Offener Brief offenbart Chaos bei Vivaldi
Einige Zeitungen kommen heute noch einmal zurück auf den offenen Brief, mit dem sich Premierminister Alexander De Croo im Rahmen einer nationalen Anzeigenkampagne an die Bevölkerung gewandt hat. Darin beklagte er unter anderem unverhohlen, dass einige Politiker offensichtlich mehr mit sich selbst als mit den Sorgen und Nöten der Bürger beschäftigt seien. So mancher Kommunikationsberater hätte dem Premier von dieser Kampagne abgeraten, glaubt Het Laatste Nieuws. Denn letztlich beklagt De Croo hier das Chaos in seiner eigenen Regierung und stellt damit seine eigenen Führungsqualitäten in Frage. Und er verstärkt somit noch das Imageproblem seiner Vivaldi-Koalition, die in der öffentlichen Wahrnehmung schlechter dasteht als die flämische Regierung, wobei die ebenfalls häufig an ihren eigenen Ansprüchen scheitert.
Und noch etwas würde man De Croo am liebsten sagen: Keine Anzeigenkampagne dieser Welt kann es gegen Georges-Louis Bouchez aufnehmen und den Schaden, den dieser Mann täglich anrichtet. Die NVA-Spitzenleute können getrost in den Urlaub fahren, Bouchez verrichtet deren Arbeit effizienter. Aber in einem Punkt hat De Croo recht, ist Het Nieuwsblad überzeugt. Wir müssen in der Tat aufpassen, dass wir unser Land nicht buchstäblich kaputtreden. Viel zu häufig fokussiert sich die politische Debatte auf alles, was nicht funktioniert. Glaubt man etwa Bart De Wever, dann stehen wir kurz vor dem Abgrund.

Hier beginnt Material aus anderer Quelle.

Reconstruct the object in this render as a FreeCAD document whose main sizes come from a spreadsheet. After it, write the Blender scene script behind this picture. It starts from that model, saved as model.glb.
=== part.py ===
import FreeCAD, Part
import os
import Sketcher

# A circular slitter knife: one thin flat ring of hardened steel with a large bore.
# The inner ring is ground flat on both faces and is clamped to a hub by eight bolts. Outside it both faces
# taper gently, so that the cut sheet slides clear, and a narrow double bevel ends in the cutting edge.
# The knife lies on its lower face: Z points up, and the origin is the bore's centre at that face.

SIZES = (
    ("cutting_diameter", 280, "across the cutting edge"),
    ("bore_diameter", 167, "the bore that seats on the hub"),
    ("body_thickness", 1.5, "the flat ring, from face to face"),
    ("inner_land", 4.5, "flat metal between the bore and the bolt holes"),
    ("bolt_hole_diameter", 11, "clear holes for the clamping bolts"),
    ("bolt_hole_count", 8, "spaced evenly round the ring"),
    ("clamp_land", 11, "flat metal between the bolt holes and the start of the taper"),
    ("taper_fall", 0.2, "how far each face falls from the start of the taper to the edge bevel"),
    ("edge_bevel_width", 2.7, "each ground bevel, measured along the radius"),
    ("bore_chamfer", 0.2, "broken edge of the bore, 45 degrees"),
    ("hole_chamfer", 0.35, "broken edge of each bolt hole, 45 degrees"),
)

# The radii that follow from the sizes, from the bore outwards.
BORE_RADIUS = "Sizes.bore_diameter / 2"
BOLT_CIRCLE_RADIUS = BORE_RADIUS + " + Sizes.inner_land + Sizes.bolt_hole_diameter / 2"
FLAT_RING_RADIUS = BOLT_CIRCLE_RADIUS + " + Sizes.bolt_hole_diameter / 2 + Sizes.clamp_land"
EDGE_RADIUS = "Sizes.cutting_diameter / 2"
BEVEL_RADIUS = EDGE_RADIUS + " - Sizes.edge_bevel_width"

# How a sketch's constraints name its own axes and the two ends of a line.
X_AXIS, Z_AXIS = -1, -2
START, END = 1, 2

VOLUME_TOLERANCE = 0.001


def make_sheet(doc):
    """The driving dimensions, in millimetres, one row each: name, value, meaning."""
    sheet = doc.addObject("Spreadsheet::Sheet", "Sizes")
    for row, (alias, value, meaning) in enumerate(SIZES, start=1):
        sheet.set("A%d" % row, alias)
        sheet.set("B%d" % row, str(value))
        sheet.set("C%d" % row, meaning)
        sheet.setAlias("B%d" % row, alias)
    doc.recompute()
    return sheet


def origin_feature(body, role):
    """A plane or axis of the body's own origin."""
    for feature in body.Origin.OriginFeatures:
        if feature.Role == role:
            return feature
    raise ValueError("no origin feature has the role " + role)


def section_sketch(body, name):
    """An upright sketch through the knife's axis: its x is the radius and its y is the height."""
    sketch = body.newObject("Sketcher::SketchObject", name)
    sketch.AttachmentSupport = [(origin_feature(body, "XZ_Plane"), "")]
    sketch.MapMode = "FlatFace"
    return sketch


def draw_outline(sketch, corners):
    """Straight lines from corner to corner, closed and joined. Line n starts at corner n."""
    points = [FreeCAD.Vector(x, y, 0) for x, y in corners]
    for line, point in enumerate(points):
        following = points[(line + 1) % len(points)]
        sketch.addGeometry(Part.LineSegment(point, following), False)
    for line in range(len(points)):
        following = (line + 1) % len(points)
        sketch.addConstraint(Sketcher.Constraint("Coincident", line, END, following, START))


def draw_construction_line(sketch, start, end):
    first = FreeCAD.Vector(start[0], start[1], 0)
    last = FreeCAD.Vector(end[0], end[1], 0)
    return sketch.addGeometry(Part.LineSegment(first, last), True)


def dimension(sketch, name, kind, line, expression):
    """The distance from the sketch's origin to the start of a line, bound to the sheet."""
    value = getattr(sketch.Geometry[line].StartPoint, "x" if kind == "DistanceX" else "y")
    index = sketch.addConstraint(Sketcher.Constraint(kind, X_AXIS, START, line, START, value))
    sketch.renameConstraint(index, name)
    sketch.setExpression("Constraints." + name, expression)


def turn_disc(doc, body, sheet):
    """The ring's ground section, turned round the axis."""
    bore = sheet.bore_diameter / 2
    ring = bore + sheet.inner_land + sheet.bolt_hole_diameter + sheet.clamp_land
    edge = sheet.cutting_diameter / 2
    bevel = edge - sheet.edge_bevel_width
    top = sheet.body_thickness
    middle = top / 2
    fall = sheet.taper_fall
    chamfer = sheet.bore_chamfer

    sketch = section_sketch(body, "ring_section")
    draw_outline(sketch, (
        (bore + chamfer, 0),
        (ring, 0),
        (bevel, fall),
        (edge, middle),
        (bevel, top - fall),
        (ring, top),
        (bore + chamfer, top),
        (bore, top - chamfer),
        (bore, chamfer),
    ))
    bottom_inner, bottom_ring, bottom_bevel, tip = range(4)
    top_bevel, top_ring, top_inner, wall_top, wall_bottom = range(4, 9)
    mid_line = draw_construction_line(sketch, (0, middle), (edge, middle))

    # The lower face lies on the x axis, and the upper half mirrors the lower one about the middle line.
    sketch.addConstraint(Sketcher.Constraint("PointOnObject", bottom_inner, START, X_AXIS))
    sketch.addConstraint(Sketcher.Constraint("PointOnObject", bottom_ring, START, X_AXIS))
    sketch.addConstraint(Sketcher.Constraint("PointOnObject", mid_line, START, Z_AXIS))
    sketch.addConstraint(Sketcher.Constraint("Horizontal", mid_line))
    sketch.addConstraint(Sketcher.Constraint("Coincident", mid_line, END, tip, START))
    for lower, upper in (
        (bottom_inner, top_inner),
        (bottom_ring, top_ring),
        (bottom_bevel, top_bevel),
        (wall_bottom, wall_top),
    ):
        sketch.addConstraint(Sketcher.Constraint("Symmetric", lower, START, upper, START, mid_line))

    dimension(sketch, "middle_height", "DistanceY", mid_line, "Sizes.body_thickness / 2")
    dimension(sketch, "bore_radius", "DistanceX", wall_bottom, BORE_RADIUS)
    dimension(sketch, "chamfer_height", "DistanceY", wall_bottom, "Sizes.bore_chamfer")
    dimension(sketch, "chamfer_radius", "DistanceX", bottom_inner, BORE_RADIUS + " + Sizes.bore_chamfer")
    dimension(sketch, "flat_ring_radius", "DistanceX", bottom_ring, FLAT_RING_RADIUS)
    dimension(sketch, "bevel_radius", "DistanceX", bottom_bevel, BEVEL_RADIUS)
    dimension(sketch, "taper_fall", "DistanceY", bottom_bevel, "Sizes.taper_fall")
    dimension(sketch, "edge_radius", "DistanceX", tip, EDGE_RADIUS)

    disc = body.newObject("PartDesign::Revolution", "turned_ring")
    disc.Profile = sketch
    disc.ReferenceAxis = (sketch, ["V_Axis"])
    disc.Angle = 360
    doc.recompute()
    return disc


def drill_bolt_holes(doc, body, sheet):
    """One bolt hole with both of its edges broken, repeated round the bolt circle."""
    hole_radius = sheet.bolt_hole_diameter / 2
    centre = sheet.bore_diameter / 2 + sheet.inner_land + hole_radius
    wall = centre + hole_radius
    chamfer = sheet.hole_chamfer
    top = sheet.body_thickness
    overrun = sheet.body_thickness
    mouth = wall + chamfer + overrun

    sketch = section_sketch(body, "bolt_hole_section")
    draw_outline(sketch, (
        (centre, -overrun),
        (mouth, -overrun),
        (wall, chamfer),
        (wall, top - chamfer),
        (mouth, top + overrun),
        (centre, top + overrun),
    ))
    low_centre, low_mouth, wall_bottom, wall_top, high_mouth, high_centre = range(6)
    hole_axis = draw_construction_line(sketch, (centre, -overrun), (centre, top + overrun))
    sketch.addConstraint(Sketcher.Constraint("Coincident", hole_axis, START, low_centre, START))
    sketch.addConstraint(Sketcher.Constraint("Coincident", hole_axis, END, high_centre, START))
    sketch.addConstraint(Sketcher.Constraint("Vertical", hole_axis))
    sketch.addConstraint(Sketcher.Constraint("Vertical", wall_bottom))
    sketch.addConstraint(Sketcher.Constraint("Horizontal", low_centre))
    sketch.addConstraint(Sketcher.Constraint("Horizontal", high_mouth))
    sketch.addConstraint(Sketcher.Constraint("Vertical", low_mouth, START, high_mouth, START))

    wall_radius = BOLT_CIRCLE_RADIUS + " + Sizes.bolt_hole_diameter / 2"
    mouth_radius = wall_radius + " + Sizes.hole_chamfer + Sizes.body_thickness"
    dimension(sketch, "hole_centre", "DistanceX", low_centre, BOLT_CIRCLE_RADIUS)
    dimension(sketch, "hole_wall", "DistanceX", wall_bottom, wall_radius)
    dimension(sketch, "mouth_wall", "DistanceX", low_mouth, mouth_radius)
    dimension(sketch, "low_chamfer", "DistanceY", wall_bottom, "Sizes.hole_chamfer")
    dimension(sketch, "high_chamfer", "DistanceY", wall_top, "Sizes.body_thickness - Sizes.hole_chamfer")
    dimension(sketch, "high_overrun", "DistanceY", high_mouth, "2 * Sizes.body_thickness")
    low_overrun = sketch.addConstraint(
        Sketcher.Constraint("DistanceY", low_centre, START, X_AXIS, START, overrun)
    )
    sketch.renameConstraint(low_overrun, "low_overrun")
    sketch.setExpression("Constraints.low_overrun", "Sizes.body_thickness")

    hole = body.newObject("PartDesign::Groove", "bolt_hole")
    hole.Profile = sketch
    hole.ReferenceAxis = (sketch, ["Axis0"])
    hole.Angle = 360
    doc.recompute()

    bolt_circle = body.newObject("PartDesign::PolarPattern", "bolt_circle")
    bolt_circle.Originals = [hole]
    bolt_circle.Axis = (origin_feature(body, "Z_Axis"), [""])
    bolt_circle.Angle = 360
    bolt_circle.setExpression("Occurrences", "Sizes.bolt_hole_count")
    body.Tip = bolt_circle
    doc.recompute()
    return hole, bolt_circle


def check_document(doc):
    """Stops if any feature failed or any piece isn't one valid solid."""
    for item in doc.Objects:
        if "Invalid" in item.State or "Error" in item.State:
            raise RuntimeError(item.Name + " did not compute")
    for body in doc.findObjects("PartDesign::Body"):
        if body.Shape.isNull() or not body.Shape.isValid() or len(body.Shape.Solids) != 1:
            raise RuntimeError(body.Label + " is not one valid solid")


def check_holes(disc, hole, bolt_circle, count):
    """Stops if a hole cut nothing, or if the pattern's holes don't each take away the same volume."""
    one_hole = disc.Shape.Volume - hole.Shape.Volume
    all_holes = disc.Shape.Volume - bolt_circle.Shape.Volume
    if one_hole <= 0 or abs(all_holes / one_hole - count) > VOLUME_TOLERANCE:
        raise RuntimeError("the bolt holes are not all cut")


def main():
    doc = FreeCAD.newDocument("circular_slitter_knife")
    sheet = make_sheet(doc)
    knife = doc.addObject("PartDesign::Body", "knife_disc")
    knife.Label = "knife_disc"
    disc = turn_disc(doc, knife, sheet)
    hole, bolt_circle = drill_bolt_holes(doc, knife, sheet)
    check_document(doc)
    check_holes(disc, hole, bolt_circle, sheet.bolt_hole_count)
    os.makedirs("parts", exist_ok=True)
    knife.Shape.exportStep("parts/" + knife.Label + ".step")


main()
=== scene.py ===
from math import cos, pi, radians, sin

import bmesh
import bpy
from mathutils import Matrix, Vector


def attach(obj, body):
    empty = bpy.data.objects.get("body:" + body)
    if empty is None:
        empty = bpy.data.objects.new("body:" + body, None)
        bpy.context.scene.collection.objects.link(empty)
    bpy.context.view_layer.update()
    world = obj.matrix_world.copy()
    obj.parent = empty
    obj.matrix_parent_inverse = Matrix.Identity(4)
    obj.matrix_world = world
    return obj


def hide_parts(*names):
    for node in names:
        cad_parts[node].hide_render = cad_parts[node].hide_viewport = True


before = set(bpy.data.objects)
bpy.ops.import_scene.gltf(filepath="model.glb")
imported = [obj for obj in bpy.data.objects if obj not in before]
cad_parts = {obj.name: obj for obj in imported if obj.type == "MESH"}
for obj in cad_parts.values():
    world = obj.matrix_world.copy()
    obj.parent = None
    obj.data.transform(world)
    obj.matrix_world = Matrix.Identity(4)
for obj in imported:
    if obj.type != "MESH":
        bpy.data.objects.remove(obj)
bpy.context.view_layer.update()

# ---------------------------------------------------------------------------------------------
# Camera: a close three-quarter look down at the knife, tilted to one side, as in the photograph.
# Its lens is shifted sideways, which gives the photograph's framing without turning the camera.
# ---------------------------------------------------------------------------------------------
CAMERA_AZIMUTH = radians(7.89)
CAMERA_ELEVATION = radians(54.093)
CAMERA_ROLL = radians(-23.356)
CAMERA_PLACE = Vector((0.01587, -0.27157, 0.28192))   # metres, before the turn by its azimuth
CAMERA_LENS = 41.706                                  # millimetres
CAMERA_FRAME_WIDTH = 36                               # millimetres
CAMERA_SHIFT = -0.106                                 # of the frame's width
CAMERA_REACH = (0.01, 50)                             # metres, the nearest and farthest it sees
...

Zugegeben: Die astronomische Staatsschuld ist ein Problem.
Andererseits beneidet man uns aber zum Beispiel um die Lohn-Index-Bindung, oder um die Kurzarbeitsregelung, die so vielen Familien durch die Coronakrise geholfen, beziehungsweise die Folgen der Energiekrise abgefedert haben. Neueste Statistiken der EZB bestätigen, dass es uns gar nicht so schlecht geht. Demnach ist eine belgische Durchschnittsfamilie die drittreichste in der Eurozone nach Luxemburg und Malta.
Ausnahmslos alle flämischen Zeitungen nehmen derweil heute Abschied von Martine Tanghe. Die VRT-Journalistin hat 42 Jahre lang die Fernsehnachrichten des flämischen öffentlich-rechtlichen Senders präsentiert. 2020 ging sie in Rente. Jetzt ist sie mit 67 Jahren an den Folgen einer Krebserkrankung gestorben. Gazet van Antwerpen und De Standaard nennen sie die "Mutter aller Nachrichtensprecher“. Sie war die Königin der Fernsehnachrichten, meint Gazet van Antwerpen in ihrem Leitartikel.

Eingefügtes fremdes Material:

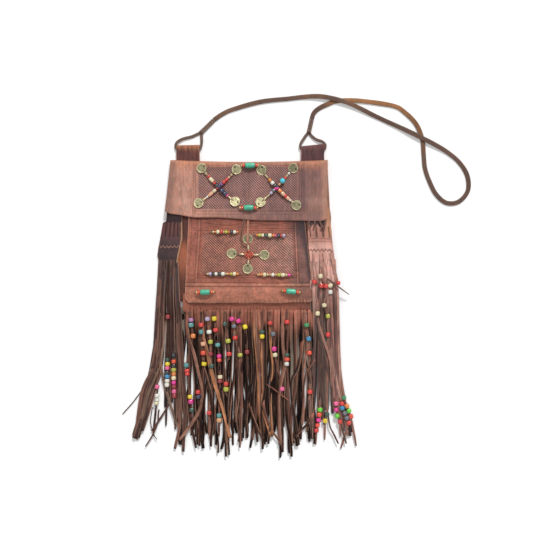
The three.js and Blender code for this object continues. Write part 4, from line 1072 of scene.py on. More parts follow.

Selbst der Konkurrenzsender VTM erwies Martine Tanghe die Ehre, ein Beweis mehr für ihre schier grenzenlose Popularität. Grund dafür war ihr makelloses handwerkliches Können: immer professionell und korrekt. Ganz davon abgesehen, dass sie mit ihrem präzisen Sprachgebrauch das belgische Niederländisch maßgeblich geprägt hat.
Sieg mit Fragezeichen
Einige Zeitungen ziehen schließlich noch eine Bilanz der Tour de France. Der düstere Schatten des Dopings hat sich wieder über die Grande Boucle gelegt, unkt La Libre Belgique. Erst sorgte der epische Zweikampf zwischen dem späteren Gesamtsieger Vingegaard und seinem Herausforderer Pogacar noch für Enthusiasmus. Als Vingegaard seinem Konkurrenten beim Zeitfahren aber fünf Sekunden pro Kilometer abknöpfte, da keimten doch ernste Zweifel auf. Und die sind berechtigt, wenn man sich die unrühmliche Vergangenheit des Sportereignisses vor Augen hält. Und da mag der Radsport noch so sehr kontrolliert und überwacht sein…
Hoffentlich erleben wir kein Déjà-vu, meint auch L’Avenir. Hoffentlich stößt man nicht in den nächsten Jahren auf ein illegales Wundermittelchen, das die Leistungen bei der diesjährigen Tour de France plötzlich erklärt. Denn insbesondere die belgische Radsportwelt wartet mit Spannung auf das Debut von Remco Evenepoel wahrscheinlich im kommenden Jahr. Und es wäre schön, wenn der zu erwartende Dreikampf mit Vingegaard und Pogacar mit gleichen Waffen ausgetragen würde.